2. The legal reality: civil vs. criminal standards — fast does not mean legally sufficient
Survivor guides and civil-litigation resources underline that civil suits can be faster and require a lower standard of proof (preponderance of evidence) than criminal prosecutions (beyond reasonable doubt), making victim identification potentially more actionable in civil arenas [5]. Yet civil remedies focus on compensation and statutory timelines, and limitations such as statutes of limitations, evidentiary rules, and the need for legal representation complicate the picture [5]. Elevating names in public or civil filings can spur investigations, but prosecutors still need corroboration to pursue criminal charges. Thus, while letting victims identify abusers may accelerate discovery or settlements, it does not automatically deliver criminal accountability without corroborative evidence and due process safeguards [5].

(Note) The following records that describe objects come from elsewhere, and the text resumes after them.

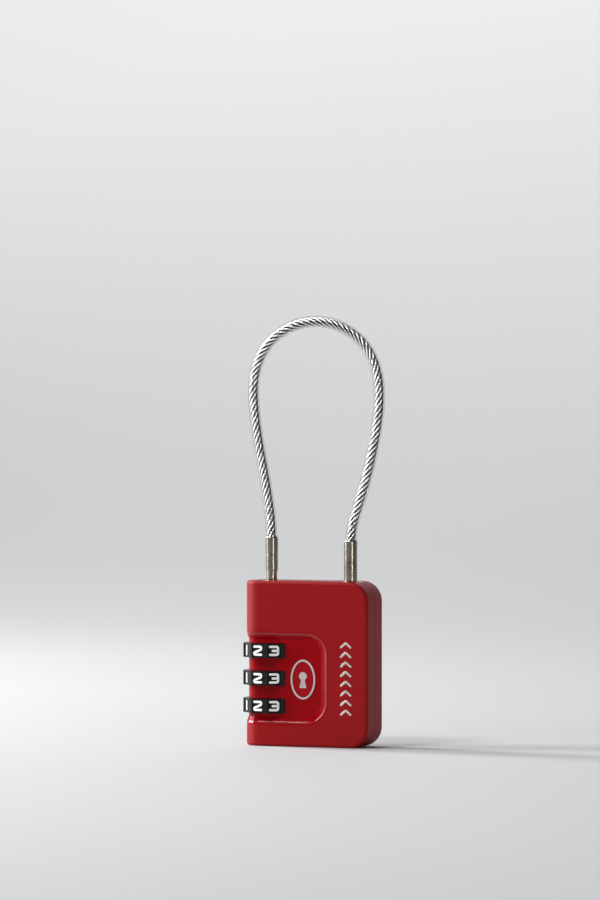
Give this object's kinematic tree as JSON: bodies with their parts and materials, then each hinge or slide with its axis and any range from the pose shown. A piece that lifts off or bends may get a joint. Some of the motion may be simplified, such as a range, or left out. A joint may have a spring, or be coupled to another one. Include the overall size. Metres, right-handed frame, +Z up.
{
  "type": "cable luggage lock",
  "caption": "Small padlock-style luggage lock with number dials on one side and a looped wire cable whose plug end pulls out of the top.",
  "frame": {"origin": "centre of the base, midway between the dials' left rim and the right side, on the seam between the shells", "axes": "+Z up along the cable's legs; the front with the badge faces -Y; +X towards the anchored cable end"},
  "size_m": [0.0344, 0.0132, 0.0989],
  "materials": {
    "red_paint": "fine-textured red powder paint over die-cast zinc",
    "dial_black": "satin black plated number ring, white filled digits",
    "brass": "turned brass",
    "nickel": "warm satin nickel plating",
    "spring_steel": "bright spring steel",
    "steel": "plain steel",
    "wire_rope": "bright stranded steel wire",
    "clear_vinyl": "clear vinyl coating",
    "key_metal": "nickel-plated cylinder",
    "badge_silver": "pale silver rim",
    "badge_red": "red translucent enamel"
  },
  "bodies": {
    "housing": {"front_shell": "red_paint", "rear_shell": "red_paint", "pin_guide_bush": "brass", "anchor_bush": "brass", "anchor_stem": "nickel", "anchor_ferrule": "nickel", "cable_core": "wire_rope", "cable_sheath": "clear_vinyl", "key_housing": "key_metal", "detent_leaf": "spring_steel", "hub_spring": "spring_steel", "spring_washer": "steel", "case_pins": "steel", "badge_plate": "badge_silver", "badge_fill": "badge_red"},
    "plug": {"plug_pin": "nickel", "plug_ferrule": "nickel"},
    "key": {"key_plug": "key_metal", "key_wafers": "brass", "lock_cam": "steel", "cam_clip": "spring_steel"},
    "bottom_dial": {"dial_bottom": "dial_black"},
    "bottom_hub": {"hub_bottom": "brass"},
    "middle_dial": {"dial_middle": "dial_black"},
    "middle_hub": {"hub_middle": "brass"},
    "top_dial": {"dial_top": "dial_black"},
    "top_hub": {"hub_top": "brass"}
  },
  "joints": [
    {"name": "bottom_dial_turn", "type": "hinge", "parent": "housing", "child": "bottom_dial", "pos_m": [-0.00945, 0, 0.0093], "axis": [0, 0, 1], "continuous": true},
    {"name": "bottom_hub_press", "type": "slide", "parent": "bottom_dial", "child": "bottom_hub", "axis": [0, 0, -1], "range_m": [0, 0.0014], "stiffness_N_per_m": 300, "deforming": ["hub_spring"]},
    {"name": "middle_dial_turn", "type": "hinge", "parent": "housing", "child": "middle_dial", "pos_m": [-0.00945, 0, 0.01565], "axis": [0, 0, 1], "continuous": true},
    {"name": "middle_hub_press", "type": "slide", "parent": "middle_dial", "child": "middle_hub", "axis": [0, 0, -1], "range_m": [0, 0.0014], "stiffness_N_per_m": 300},
    {"name": "top_dial_turn", "type": "hinge", "parent": "housing", "child": "top_dial", "pos_m": [-0.00945, 0, 0.022], "axis": [0, 0, 1], "continuous": true},
    {"name": "top_hub_press", "type": "slide", "parent": "top_dial", "child": "top_hub", "axis": [0, 0, -1], "range_m": [0, 0.0014], "stiffness_N_per_m": 300},
    {"name": "plug_pull", "type": "slide", "parent": "housing", "child": "plug", "axis": [0, 0, 1], "range_m": [0, 0.034], "deforming": ["cable_core", "cable_sheath"]},
    {"name": "key_turn", "type": "hinge", "parent": "housing", "child": "key", "pos_m": [0.0057, 0, 0.007], "axis": [0, 0, 1], "range_deg": [0, 90]}
  ],
  "couplings": [
    {"joint": "middle_hub_press", "follows": "bottom_hub_press", "ratio": 1},
    {"joint": "top_hub_press", "follows": "bottom_hub_press", "ratio": 1}
  ]
}
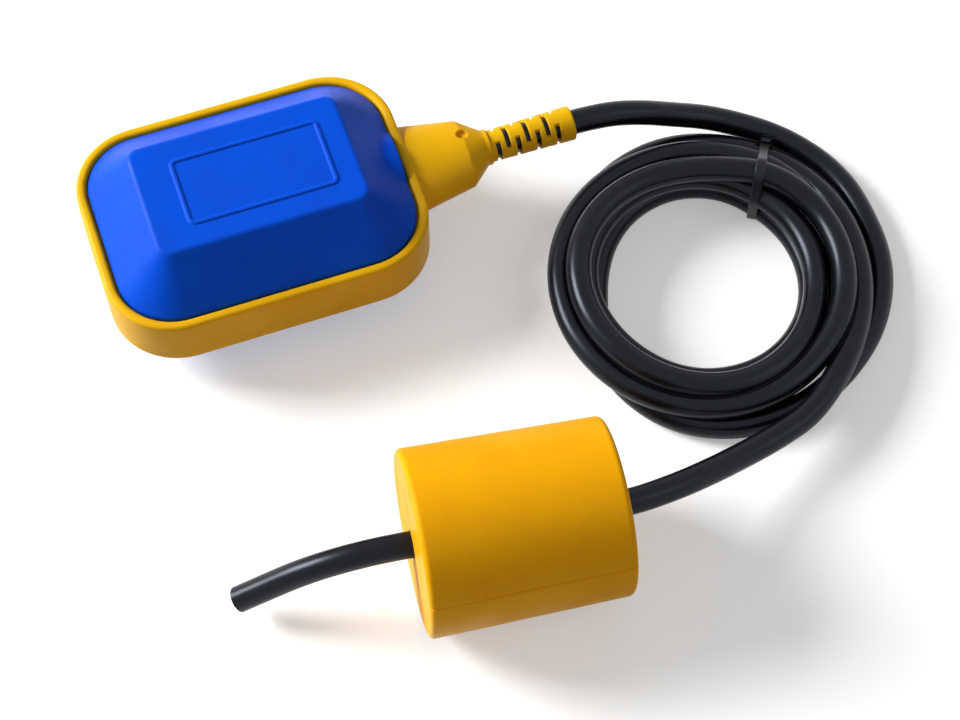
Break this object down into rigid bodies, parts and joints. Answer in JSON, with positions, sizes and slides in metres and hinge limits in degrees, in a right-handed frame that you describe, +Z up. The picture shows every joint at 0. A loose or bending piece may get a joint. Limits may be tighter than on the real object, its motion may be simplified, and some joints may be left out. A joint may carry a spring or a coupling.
{
  "type": "float level switch",
  "caption": "Tilting float level switch: a bevelled float with a ball-operated switch inside, a slotted cable boot, a tied coil of cable and a counterweight on the cable.",
  "frame": {"origin": "on the floor, under the middle of the float's body, on the lower shell's flat face", "axes": "+X out of the float's neck along the cable's axis, +Z up, the float lying flat"},
  "size_m": [0.2504, 0.2078, 0.0587],
  "materials": {
    "shell_blue": "satin moulded polypropylene",
    "band_yellow": "satin moulded polypropylene",
    "boot_rubber": "satin moulded elastomer",
    "seal_rubber": "matt",
    "cable_black": "satin neoprene sheath",
    "tie_black": "satin nylon",
    "weight_yellow": "satin moulded polypropylene",
    "inner_plastic": "natural",
    "lever_plastic": "natural acetal",
    "switch_black": "satin",
    "plunger_red": "satin",
    "terminal_brass": "bare",
    "steel": "bright",
    "iron": "as cast",
    "core_brown": "satin insulation",
    "core_blue": "satin insulation",
    "core_grey": "satin insulation"
  },
  "bodies": {
    "float": {"upper_shell": "shell_blue", "lower_shell": "shell_blue", "outer_band": "band_yellow", "neck_seal": "seal_rubber", "cable_boot": "boot_rubber", "ball_housing": "inner_plastic", "switch_bracket": "inner_plastic", "lever_pin": "steel", "microswitch_case": "switch_black", "microswitch_cover": "switch_black", "switch_rivets": "steel", "terminal_open": "terminal_brass", "terminal_closed": "terminal_brass", "terminal_common": "terminal_brass", "housing_screws": "steel", "bracket_screws": "steel", "cable_root": "cable_black", "cable_clamp": "steel", "core_common": "core_brown", "core_closed": "core_blue", "core_open": "core_grey", "cable_lead": "cable_black", "cable_coil": "cable_black", "cable_tie": "tie_black", "cable_run": "cable_black"},
    "ball": {"steel_ball": "steel"},
    "lever": {"ball_lever": "lever_plastic"},
    "plunger": {"microswitch_plunger": "plunger_red"},
    "counterweight": {"weight_shell_upper": "weight_yellow", "weight_shell_lower": "weight_yellow", "iron_core_upper": "iron", "iron_core_lower": "iron", "grip_sleeve": "seal_rubber"}
  },
  "joints": [
    {"name": "ball_roll", "type": "slide", "parent": "float", "child": "ball", "axis": [1, 0, 0], "range_m": [0, 0.016]},
    {"name": "lever_swing", "type": "hinge", "parent": "float", "child": "lever", "pos_m": [0.008, 0, 0.0292], "axis": [0, 1, 0], "range_deg": [0, 8.51]},
    {"name": "plunger_press", "type": "slide", "parent": "float", "child": "plunger", "axis": [0, 0, 1], "range_m": [0, 0.00105]},
    {"name": "counterweight_slide", "type": "slide", "parent": "float", "child": "counterweight", "axis": [0.9927, -0.1184, -0.0209], "range_m": [-0.005, 0]}
  ],
  "couplings": [
    {"joint": "lever_swing", "follows": "ball_roll", "rad_per_m": 9.2721},
    {"joint": "plunger_press", "follows": "ball_roll", "ratio": 0.064904}
  ]
}
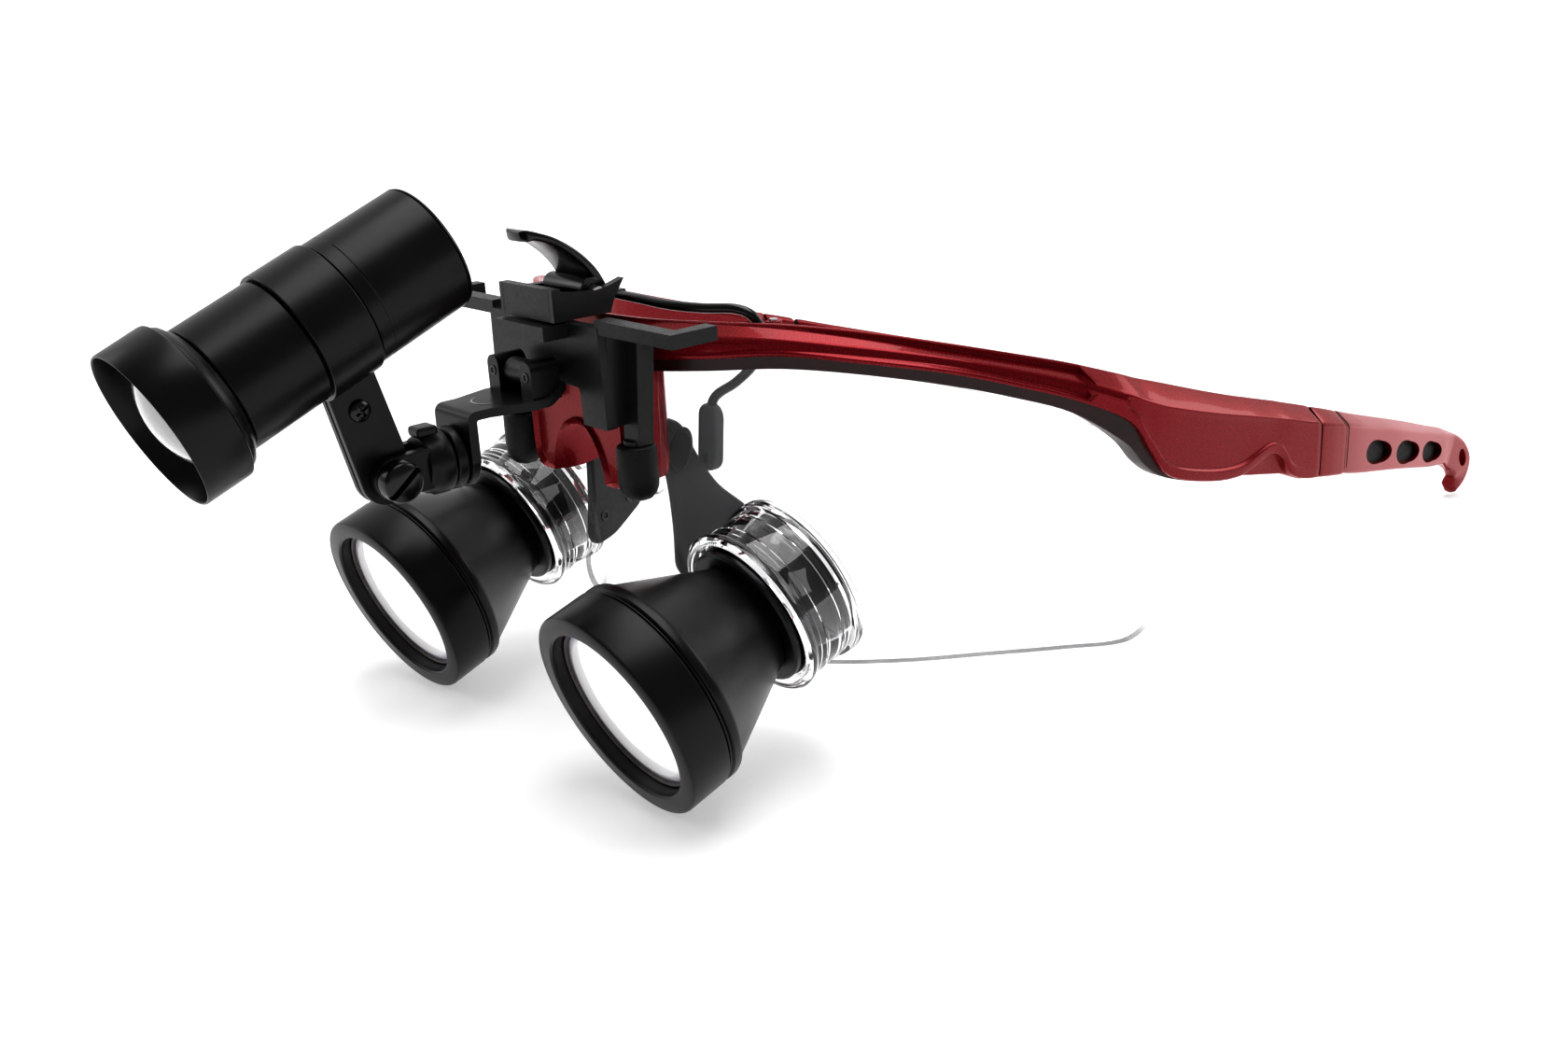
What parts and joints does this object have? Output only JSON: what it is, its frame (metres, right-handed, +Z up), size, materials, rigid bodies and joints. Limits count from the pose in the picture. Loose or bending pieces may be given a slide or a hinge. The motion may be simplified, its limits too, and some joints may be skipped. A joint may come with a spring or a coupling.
{
  "type": "dental loupes",
  "caption": "Wrap-around eyeglass frame with through-the-lens magnifiers angled down, folding temples and a clip-on headlight on an adjustable arm.",
  "frame": {"origin": "middle of the underside of the bounding box, on the surface that the bezels and temple tips rest on", "axes": "+X to the wearer's left, -Y the way the wearer looks, +Y towards the temple tips, +Z up"},
  "size_m": [0.136, 0.2512, 0.0841],
  "materials": {
    "red_paint": "glossy metallic wine-red paint on plastic",
    "clear_plastic": "clear polished polycarbonate",
    "optical_glass": "coated optical glass",
    "black_anodised": "satin black anodised",
    "black_metal": "black coated steel",
    "clip_plastic": "moulded, fine satin",
    "black_rubber": "soft matte",
    "nose_rubber": "soft matte",
    "steel": "plain turned",
    "led_board": "phosphor dome on a board"
  },
  "bodies": {
    "frame": {"front_frame": "red_paint", "clip_base": "clip_plastic", "lever_tray": "clip_plastic", "lever_pin": "steel", "arm_pin": "steel", "lens_left": "clear_plastic", "nose_pad_left": "nose_rubber", "objective_bezel_left": "black_anodised", "objective_lens_left": "optical_glass", "cone_housing_left": "black_anodised", "neck_flange_left": "black_anodised", "carrier_ring_left": "clear_plastic", "eyepiece_tube_left": "black_anodised", "eyepiece_lens_left": "optical_glass", "hinge_pin_left": "steel", "post_sleeve_left": "black_rubber", "lens_right": "clear_plastic", "nose_pad_right": "nose_rubber", "objective_bezel_right": "black_anodised", "objective_lens_right": "optical_glass", "cone_housing_right": "black_anodised", "neck_flange_right": "black_anodised", "carrier_ring_right": "clear_plastic", "eyepiece_tube_right": "black_anodised", "eyepiece_lens_right": "optical_glass", "hinge_pin_right": "steel", "post_sleeve_right": "black_rubber"},
    "temple_left_body": {"temple_collar_left": "red_paint", "temple_left": "red_paint"},
    "temple_right_body": {"temple_collar_right": "red_paint", "temple_right": "red_paint"},
    "clip": {"clip_lever": "black_metal", "spring_wire_left": "black_metal", "spring_wire_right": "black_metal", "spring_pad_left": "black_rubber", "spring_pad_right": "black_rubber"},
    "arm": {"lamp_arm": "black_anodised", "swivel_washer": "black_anodised"},
    "fork": {"lamp_fork": "black_anodised", "swivel_rivet": "steel", "pivot_screw": "black_metal", "pivot_nut": "black_metal"},
    "lamp": {"lamp_hood": "black_anodised", "lamp_lens": "optical_glass", "lamp_barrel": "black_anodised", "led_module": "led_board", "lamp_clamp": "black_anodised", "clamp_screw": "black_metal", "lamp_rear_body": "black_anodised", "lamp_end_cap": "black_anodised"}
  },
  "joints": [
    {"name": "temple_left_fold", "type": "hinge", "parent": "frame", "child": "temple_left_body", "pos_m": [0.0619, 0.0324, 0.035], "axis": [0, 0, 1], "range_deg": [0, 92]},
    {"name": "temple_right_fold", "type": "hinge", "parent": "frame", "child": "temple_right_body", "pos_m": [-0.0619, 0.0324, 0.035], "axis": [0, 0, -1], "range_deg": [0, 72]},
    {"name": "arm_flip", "type": "hinge", "parent": "frame", "child": "arm", "pos_m": [0, -0.0677, 0.0562], "axis": [-1, 0, 0], "range_deg": [0, 24]},
    {"name": "lamp_swivel", "type": "hinge", "parent": "arm", "child": "fork", "pos_m": [0, -0.0842, 0.0465], "axis": [0, 1, 0], "range_deg": [-30, 30]},
    {"name": "lamp_tilt", "type": "hinge", "parent": "fork", "child": "lamp", "pos_m": [0, -0.0914, 0.0463], "axis": [1, 0, 0], "range_deg": [-20, 30]},
    {"name": "clip_release", "type": "hinge", "parent": "frame", "child": "clip", "pos_m": [0, -0.0582, 0.0669], "axis": [1, 0, 0], "range_deg": [0, 20], "stiffness_Nm_per_rad": 0.05, "springref_deg": -11.46}
  ]
}
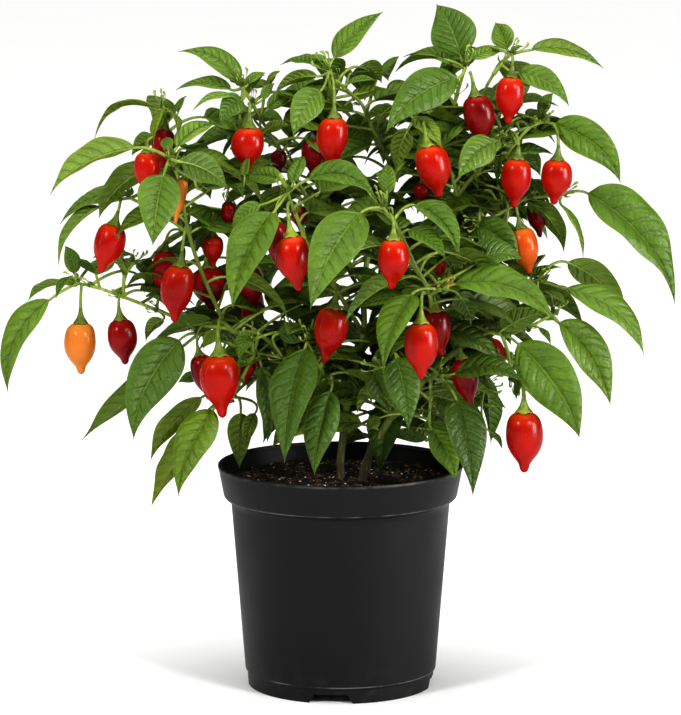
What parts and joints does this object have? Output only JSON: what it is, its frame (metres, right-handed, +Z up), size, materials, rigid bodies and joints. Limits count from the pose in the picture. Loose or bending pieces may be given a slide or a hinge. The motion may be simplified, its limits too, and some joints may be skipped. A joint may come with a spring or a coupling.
{
  "type": "potted chilli pepper plant",
  "caption": "Bushy chilli pepper plant with pointed leaves and hanging teardrop fruits, growing in a round black nursery pot that stands on its base.",
  "frame": {"origin": "on the standing surface, under the centre of the pot", "axes": "+Z up, +X to the right of the main view, -Y towards its viewer"},
  "size_m": [0.4092, 0.246, 0.4166],
  "materials": {
    "pot": "satin black moulded plastic",
    "soil": "moist dark potting compost with fibres and chips",
    "stem": "olive green bark, brownish at the soil",
    "leaf": "satin green leaf, paler beneath",
    "fruit_red": "glossy ripe red skin",
    "fruit_dark": "glossy dark red skin",
    "fruit_orange": "glossy orange skin",
    "fruit_orange_red": "glossy orange-red skin"
  },
  "bodies": {
    "root": {"pot": "pot", "main_stem": "stem", "right_stem": "stem", "back_stem": "stem", "soil": "soil", "left_top_shoot": "leaf", "left_front_shoot": "leaf", "left_mid_shoot": "leaf", "left_branch": "leaf", "low_left_shoot": "leaf", "low_centre_shoot": "leaf", "front_centre_shoot": "leaf", "top_left_shoot": "leaf", "top_centre_shoot": "leaf", "crown_shoot": "leaf", "inner_right_shoot": "leaf", "top_right_shoot": "leaf", "right_top_shoot": "leaf", "right_tip_shoot": "leaf", "right_mid_shoot": "leaf", "front_shoot": "leaf", "front_right_shoot": "leaf", "low_right_shoot": "leaf", "base_right_shoot": "leaf", "back_left_shoot": "leaf", "back_centre_shoot": "leaf", "back_right_shoot": "leaf", "back_low_shoot": "leaf", "back_low_right_shoot": "leaf", "fruit_left_top": "fruit_dark", "fruit_left_front": "fruit_red", "fruit_left_mid": "fruit_red", "fruit_left_tip": "fruit_orange", "fruit_left_branch": "fruit_dark", "fruit_left_hang": "fruit_red", "fruit_left_inner": "fruit_dark", "fruit_front_left": "fruit_red", "fruit_left_low": "fruit_dark", "fruit_top_left": "fruit_red", "fruit_top_centre": "fruit_red", "fruit_centre_back": "fruit_dark", "fruit_centre_front": "fruit_red", "fruit_centre_low": "fruit_red", "fruit_crown": "fruit_dark", "fruit_inner_right": "fruit_red", "fruit_front": "fruit_red", "fruit_front_right": "fruit_red", "fruit_right_inner": "fruit_dark", "fruit_right_low_inner": "fruit_dark", "fruit_right_low_back": "fruit_red", "fruit_right_low": "fruit_red", "fruit_right_mid": "fruit_orange_red", "fruit_right_top": "fruit_red", "fruit_right_end": "fruit_red", "fruit_top_right": "fruit_red", "fruit_back_left": "fruit_red", "fruit_back_centre": "fruit_red", "fruit_back_right": "fruit_red", "fruit_back_low": "fruit_orange", "fruit_back_low_right": "fruit_red"}
  },
  "joints": []
}
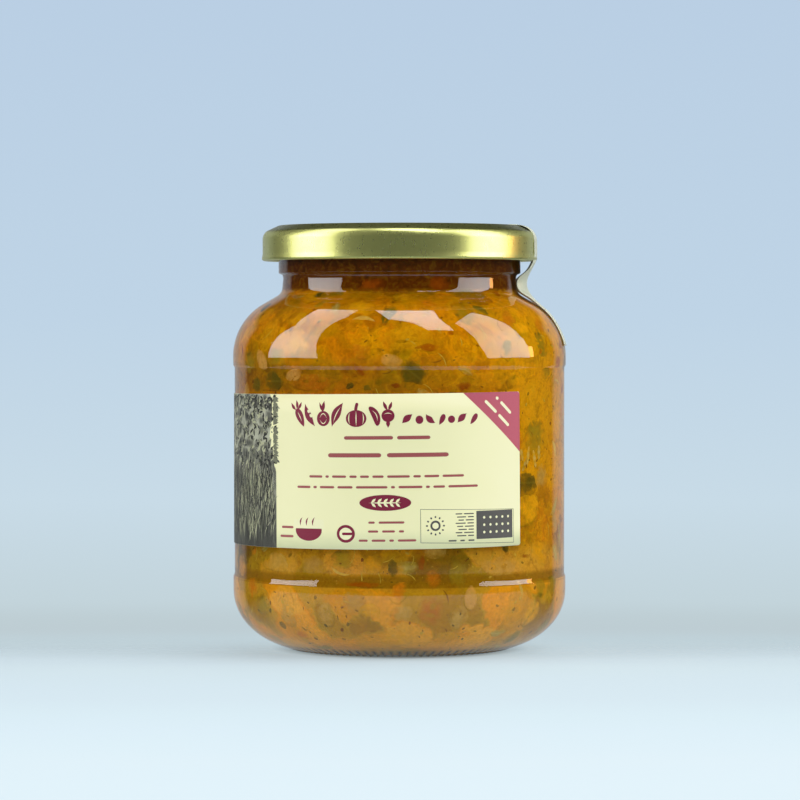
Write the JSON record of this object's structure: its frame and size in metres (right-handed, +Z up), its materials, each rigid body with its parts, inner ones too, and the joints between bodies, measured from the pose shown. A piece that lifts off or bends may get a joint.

3. Trauma, reliability, and systemic barriers: why identification by itself can mislead
Research and court observers caution that survivor testimony occurs inside contexts that can affect reliability: coercion, re-traumatization, language barriers, and power imbalances shape what survivors disclose and how courts interpret it [6] [7]. The Legal Abuse Scale research highlights how court processes themselves can be weaponized, with survivors subject to additional control and manipulation during litigation, undermining straightforward reliance on statements made in adversarial settings [7]. Reports of marginalized survivors facing interpreter failures, discriminatory treatment, or re-traumatizing questioning show that procedural injustice can distort identification and leave truth-finding incomplete unless systems adopt trauma-informed practices and robust supports [6].
4. Recent courtroom examples: names, testimony, and the limits of “just point them out”
High-profile trials and testimonies demonstrate the utility and limits of victim identifications. Testimony in the Sean “Diddy” Combs proceedings featured dozens of witnesses whose accounts painted a pattern that prosecutors used to build a case, showing how multiple corroborating testimonies can become compelling evidence [4] [9]. Paris Hilton’s congressional testimony about institutional abuse highlights how survivor naming can catalyze policy reforms rather than immediate criminal outcomes — public identification sparked oversight and advocacy rather than only courtroom verdicts [8]. These cases show that naming can be a powerful investigative and reform tool, but its value depends on corroboration, legal strategy, and policy follow-through [4] [8].
5. The balanced path forward: combine survivor-led naming with safeguards and system reforms
A pragmatic approach recognizes that survivor identification must be solicited, supported, and corroborated. Policy and practice should prioritize trauma-informed interviewing, longer civil statutes of limitations to allow delayed reporting, adequate legal aid, and attention to power dynamics in courtrooms [5] [6]. Public pressure from high-profile naming can accelerate investigations, yet it also creates risks of reputational harm and politicization; stakeholders advocating for victims may have reform agendas, while defense interests may stress due process — both perspectives point to the need for rigorous investigative standards and survivor-centered protections [2] [6] [8]. Implementing these combined measures preserves the evidentiary value of victim identification while minimizing the harms the original statement sought to avoid.